Problem 2: Galaxy S8 keeps showing moisture detected error
I got this phone brand new at the end of last year. recently my battery life has been going downhill very fast. the remaining time and time till charging finishes are both very inaccurate. it only lasts about 4 hours at very low brightness and sound. it was fine about a month ago. i’m not sure but the cause may be due to some moisture in the charging port i had about a week ago. ever since then the screen response is slightly of point and the charge is getting worse. i got some water in my hands and tried to wipe off something sticky from the screen, and it said i has moisture for a while. after a while of trying to fix it it the charger started working but i think if still did damage. please help. the phone isn’t even that old and it’s already having these type if problems, its getting me anxious and very unsettled. — Sora
Solution: Hi Sora. Your Galaxy S8 is water resistant so unless you tried what Clark above did, it should be good. The moisture detected error you’ll get after your S8 got wet can be expected, especially if the charging port got wet as well.
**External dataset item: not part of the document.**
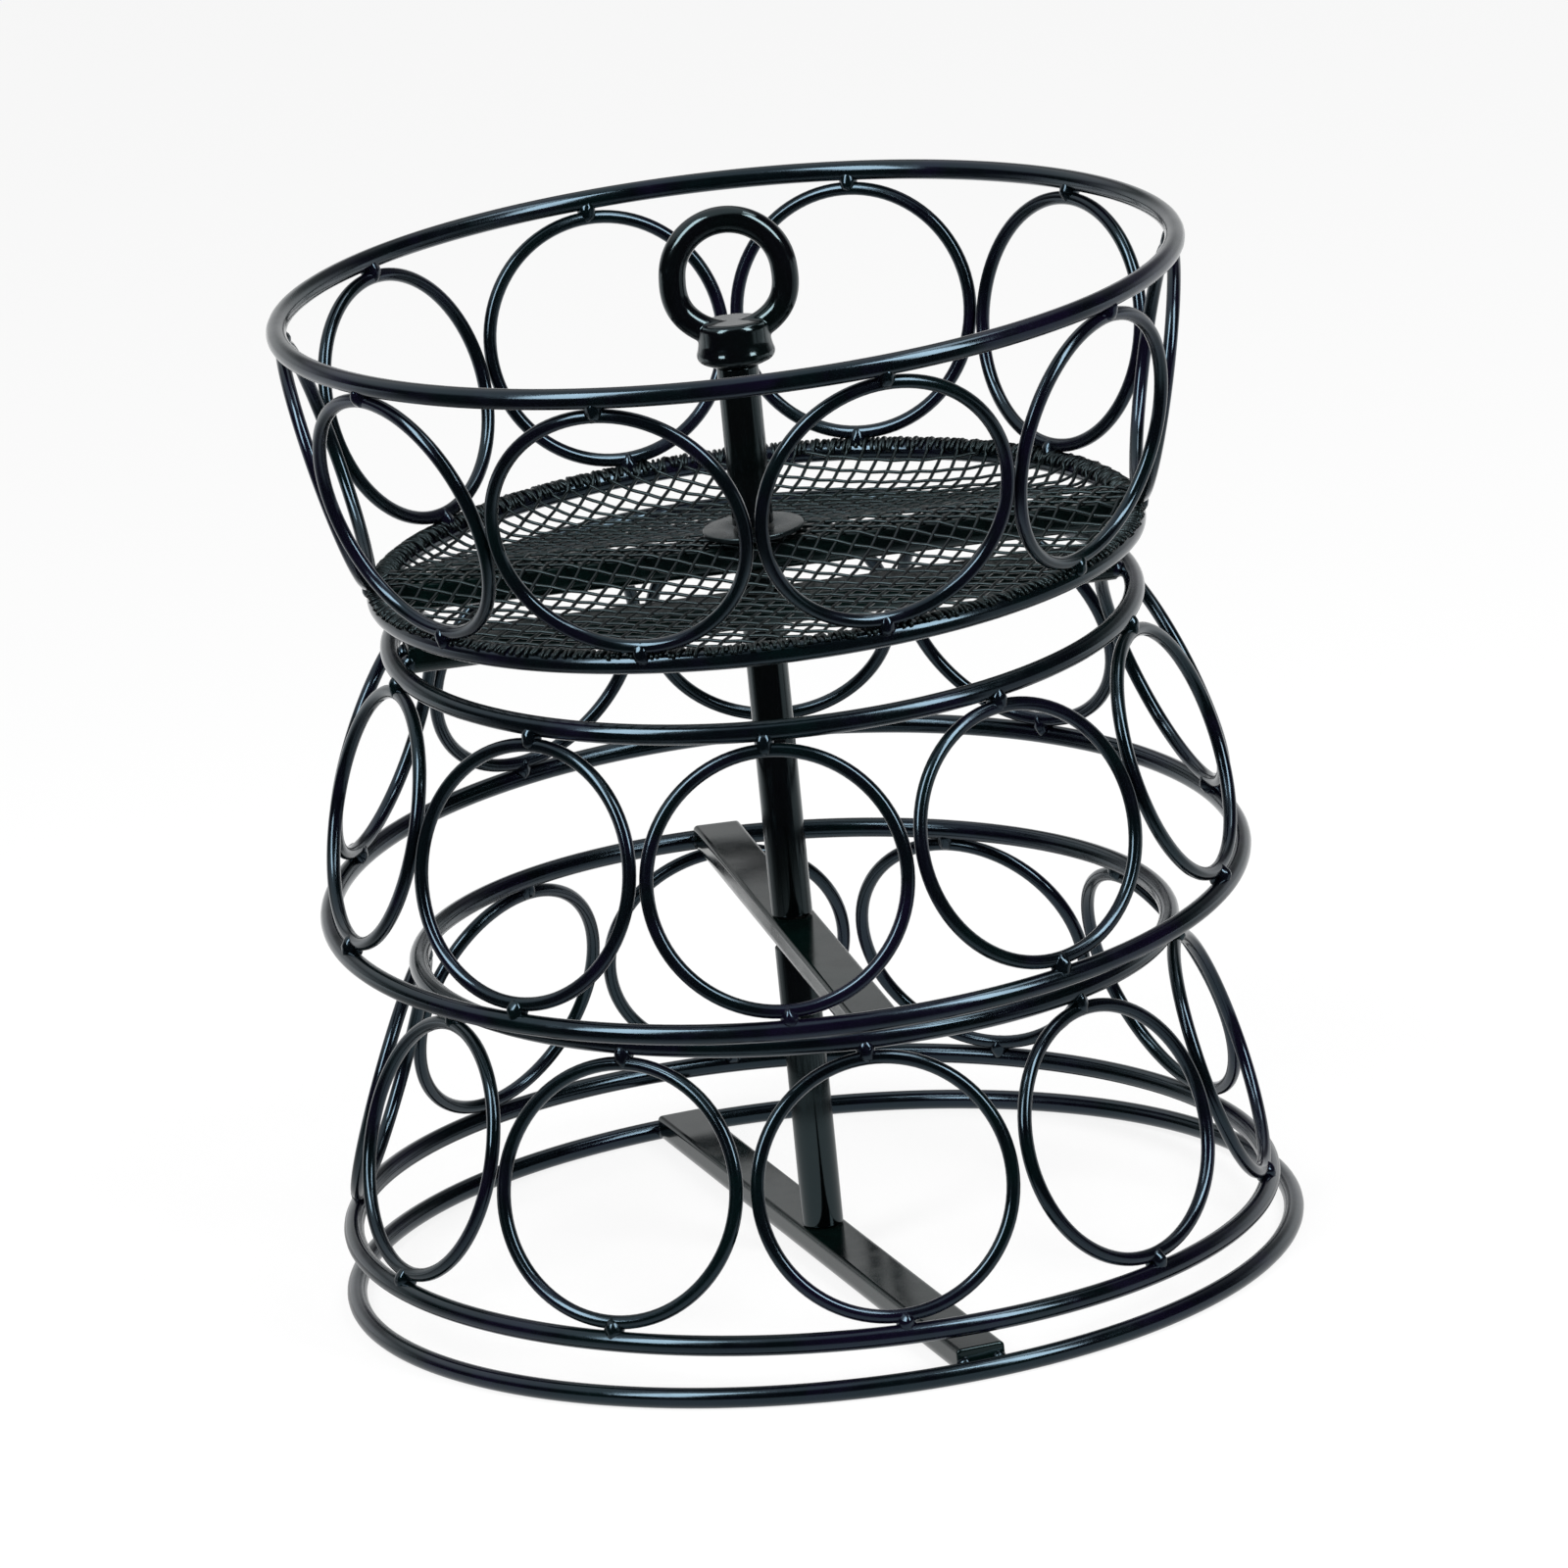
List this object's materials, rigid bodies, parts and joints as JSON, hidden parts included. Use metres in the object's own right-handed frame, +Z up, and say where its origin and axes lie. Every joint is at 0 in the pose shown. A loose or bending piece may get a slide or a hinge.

What you need to do is avoid charging the device until you’ve got the charging port dried completely. To do that, try to vigorously shake the device so water from the charging port are dislodged. Afterwards, wipe the phone and the charging port area with a clean soft cloth, then air dry the phone. You can also place it near a source of gentle heat, like the back of your TV or computer but not near an oven or furnace. Avoid applying direct heat on the charging port as that might damage the internal components. Water generally dries up on its own so just don’t use the phone for 24 to 48 hours. Once the charging port is dry, the moisture detected error should stop showing as well.